**Written task:**
Check each line of the records below and collect those that include the word "behind".

**Data to use:**
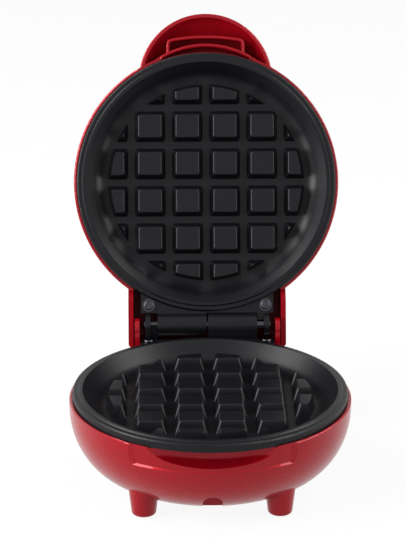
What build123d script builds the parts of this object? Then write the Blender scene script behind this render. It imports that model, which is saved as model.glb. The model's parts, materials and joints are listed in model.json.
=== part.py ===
from build123d import *
import math
import os

os.makedirs("parts", exist_ok=True)

# Mini waffle maker with two round cooking plates, shown with its lid open. Millimetres, +Z up, +X to
# the right of someone who stands in front of it, +Y towards the hinge at the back.
# Every piece is drawn about the middle of its own cooking plate, with Z = 0 at the tops of the posts
# and the cooking face upwards. The lid's pieces are then turned over, lifted to their shut place and
# swung open about the hinge, and all pieces are moved so that the opened object stands on Z = 0.

# Cooking plates, two castings alike but for the height of the hinge
FLOOR_RADIUS = 50.8  # radius of the flat floor of the dish
DISH_FLARE = 7.2  # how much wider the dish is at its rim than at its floor
RIM_RISE = 2.4  # rim above the tops of the posts
RIDGE_WIDTH = 1.5  # raised line round the dish
GROOVE_STEP = 0.6  # outer ring lies this much below the raised line
RING_WIDTH = 2.9  # outer ring, from the raised line to the side
RING_EDGE = 0.8  # rounding of the ring's outer edge
PLATE_WALL = 2.8
SKIRT_WALL = 2.2
SIDE_HEIGHT = 4.3  # rim to the bottom of the outer side
FLOOR_ROUND = 9.0  # rounding between the floor and the slope of the dish
POST_PITCH = 18.1
POST_TOP = 11.2  # width of a post's top
POST_FOOT = 14.8  # width of a post where it meets the floor
POST_HEIGHT = 5.5
POST_CORNER = 1.4
POST_EDGE = 0.8
POST_ROWS = 6
FIELD_RADIUS = 46.0  # circle that trims the outer posts, at their tops
FIELD_FLARE = 1.6  # that circle is this much wider at the floor

# Hinge
BARREL_RADIUS = 5.4
PIN_RADIUS = 2.0
PIN_LENGTH = 61.6
HINGE_HEIGHT = 5.4  # axis above the tops of the lower posts
RIM_GAP = 1.6  # between the two rims when the lid is shut
OPEN_ANGLE = 110.0
BARREL_LENGTH = 23.5
BARREL_SPLIT = 0.8  # between the two barrels
EAR_WIDTH = 2.4
EAR_OUTER = 29.8
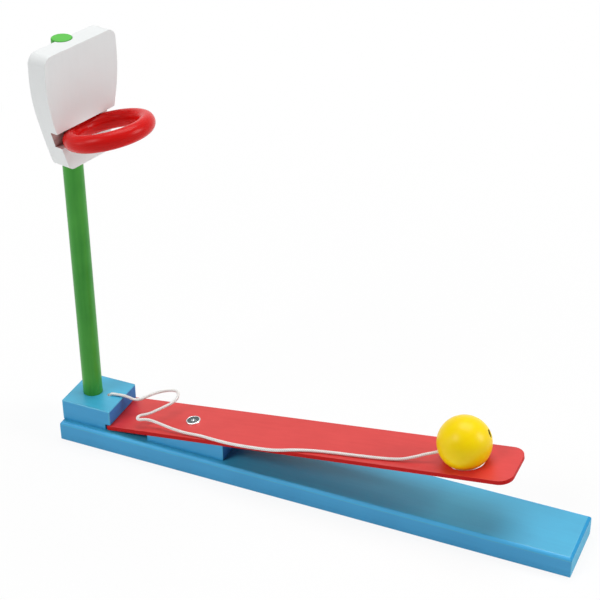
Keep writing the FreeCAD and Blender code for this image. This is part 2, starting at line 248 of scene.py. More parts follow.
def tube_along(name, points, radius):
    """A closed round tube whose UV map runs round it in turns and along it in girths."""
    girth = 2 * math.pi * radius
    stretches = [(b - a).normalized() for a, b in zip(points, points[1:])]
    middles = [(a + b).normalized() for a, b in zip(stretches, stretches[1:])]
    tangents = [stretches[0], *middles, stretches[-1]]
    across = tangents[0].orthogonal().normalized()
    corners = []
    for here, tangent in zip(points, tangents):
        across = (across - tangent * across.dot(tangent)).normalized()
        upright = tangent.cross(across)
        for side in range(tube_sides):
            turn = 2 * math.pi * side / tube_sides
            corners.append(here + (across * math.cos(turn) + upright * math.sin(turn)) * radius)
    faces = []
    for ring in range(len(points) - 1):
        first = ring * tube_sides
        for side in range(tube_sides):
            following = (side + 1) % tube_sides
            faces.append((first + side, first + following,
                          first + tube_sides + following, first + tube_sides + side))
    last = (len(points) - 1) * tube_sides
    faces.append(tuple(reversed(range(tube_sides))))
    faces.append(tuple(range(last, last + tube_sides)))
    mesh = bpy.data.meshes.new(name)
    mesh.from_pydata(corners, [], faces)
    layer = mesh.uv_layers.new(name="UVMap")
    along = [0.0]
    for a, b in zip(points, points[1:]):
        along.append(along[-1] + (b - a).length / girth)
    for face in mesh.polygons[:-2]:
        for place, loop in enumerate(face.loop_indices):
            corner = mesh.loops[loop].vertex_index
            turned = corner % tube_sides / tube_sides
            if place in (1, 2) and turned == 0:
                turned = 1.0
            layer.data[loop].uv = (turned, along[corner // tube_sides])
    mesh.polygons.foreach_set("use_smooth", [True] * len(mesh.polygons))
    return add_object(name, mesh)


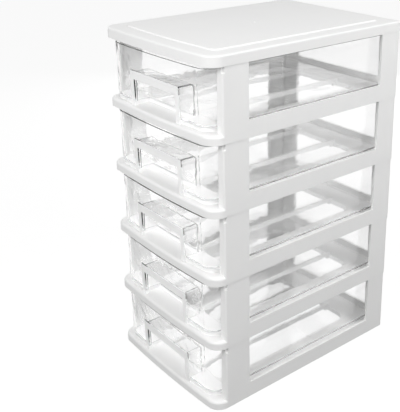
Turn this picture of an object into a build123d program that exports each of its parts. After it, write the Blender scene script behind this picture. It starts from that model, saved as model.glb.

**Task answer:**
What build123d script builds the parts of this object? Then write the Blender scene script behind this render. It imports that model, which is saved as model.glb. The model's parts, materials and joints are listed in model.json.
Turn this picture of an object into a build123d program that exports each of its parts. After it, write the Blender scene script behind this picture. It starts from that model, saved as model.glb.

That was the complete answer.